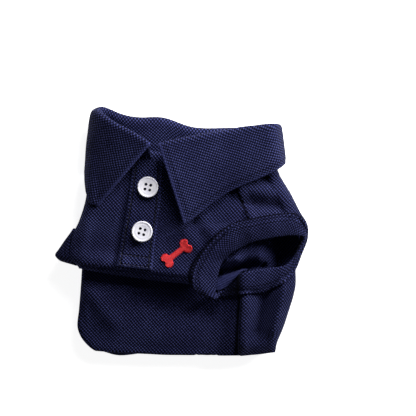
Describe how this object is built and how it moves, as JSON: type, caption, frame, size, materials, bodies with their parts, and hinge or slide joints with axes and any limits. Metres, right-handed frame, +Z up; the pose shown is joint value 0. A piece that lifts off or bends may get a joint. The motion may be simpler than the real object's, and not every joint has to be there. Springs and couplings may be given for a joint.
{
  "type": "folded dog polo shirt",
  "caption": "Small dog's polo shirt in navy pique knit with a button placket and flat collar, folded and lying on its back with the armhole open.",
  "frame": {"origin": "on the flat underside, below the middle of the folded shirt's box", "axes": "+Z up through the layers, +Y towards the neck, +X to the right seen from above"},
  "size_m": [0.1396, 0.1388, 0.0281],
  "materials": {
    "navy_pique": "matte pique knit",
    "navy_collar": "matte flat-knit collar",
    "button": "pearly white",
    "embroidery": "satin-stitched red thread",
    "thread": "navy sewing thread"
  },
  "bodies": {
    "root": {"front": "navy_pique", "back": "navy_pique", "collar": "navy_collar", "placket": "navy_pique", "sleeve_right": "navy_pique", "sleeve_right_facing": "navy_pique", "sleeve_left": "navy_pique", "button_upper": "button", "button_lower": "button", "folded_tail": "navy_pique"}
  },
  "joints": []
}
• • • • • • •
Aim: Look through the material above and pick out each line holding the word "caption".

Solution for this problem:
Describe how this object is built and how it moves, as JSON: type, caption, frame, size, materials, bodies with their parts, and hinge or slide joints with axes and any limits. Metres, right-handed frame, +Z up; the pose shown is joint value 0. A piece that lifts off or bends may get a joint. The motion may be simpler than the real object's, and not every joint has to be there. Springs and couplings may be given for a joint.
  "caption": "Small dog's polo shirt in navy pique knit with a button placket and flat collar, folded and lying on its back with the armhole open.",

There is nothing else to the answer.